I've been feeling kind of crappy the last few weeks and after I went home for the weekend and ate real food, I feel better. For the past few weeks I've been eating plenty of Ramen, chocolate, frozen pizzas and the like. The normal college diet. My body obviously does not care for it all that much.

I actually ate breakfast this morning and already I feel much better. I hope I can afford to eat healthier every day.

Sunday, October 25, 2009

Already a failure.

So, so far I have realized that I have not been good at writing every day and it's only been two days. This is alright, I can learn from it. It takes a while to get into the swing of things. I am going to have to set a schedule now for updating the blog. 1st lesson is learned, in order to make progress you need to have some sort of schedule planned out.
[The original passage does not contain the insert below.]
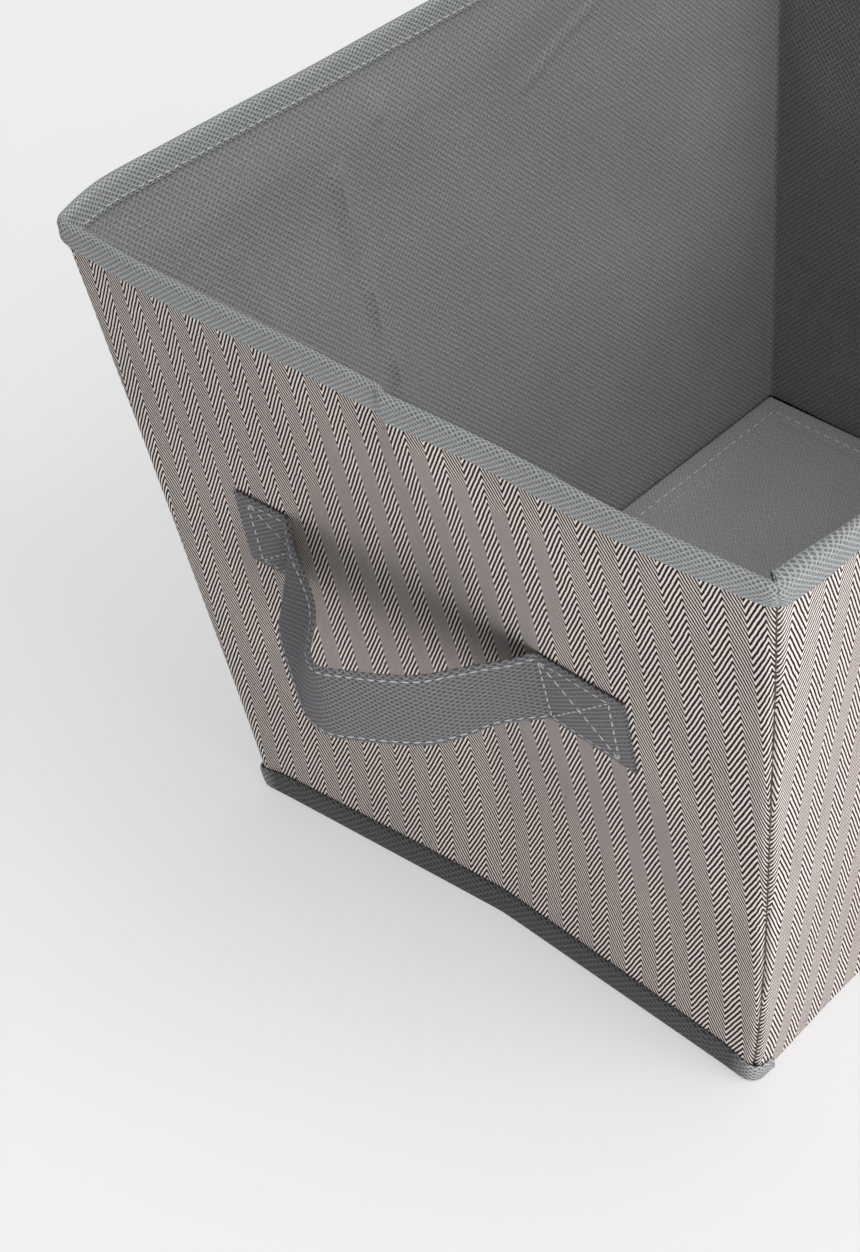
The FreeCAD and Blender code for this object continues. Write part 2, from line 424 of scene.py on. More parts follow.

This weekend I went home. I put very high expectations on my weekend since I wasn't doing what I would normally do. It was a blast but not exactly what I was expecting. The weather wasn't that great for the drive home or the drive back. The rain made the trip miserable.

It was nice being able to see my family. Sometimes while I am at school I forget how much I miss them and how much I should be talking to them while I am at school. Lesson #2, communication.

Now it's time for homework since I didn't set aside any time for that this weekend while I was home. Oh the joy.

Thursday, October 22, 2009

The Project

This blog is the start of my Writing Studies project. I have decided to write a blog about self discovery. I am going to use personal examples within my blog.

For our project we have to talk about writing and what writing is. Some people are doing a photo journal and others are writing something that may represent a chapter in a textbook about what writing is or how to do it.

I am going to write my blog for at least three weeks and then go back and look at what I have written over time and analyze it.

I hope to have lots of success. Wish me luck!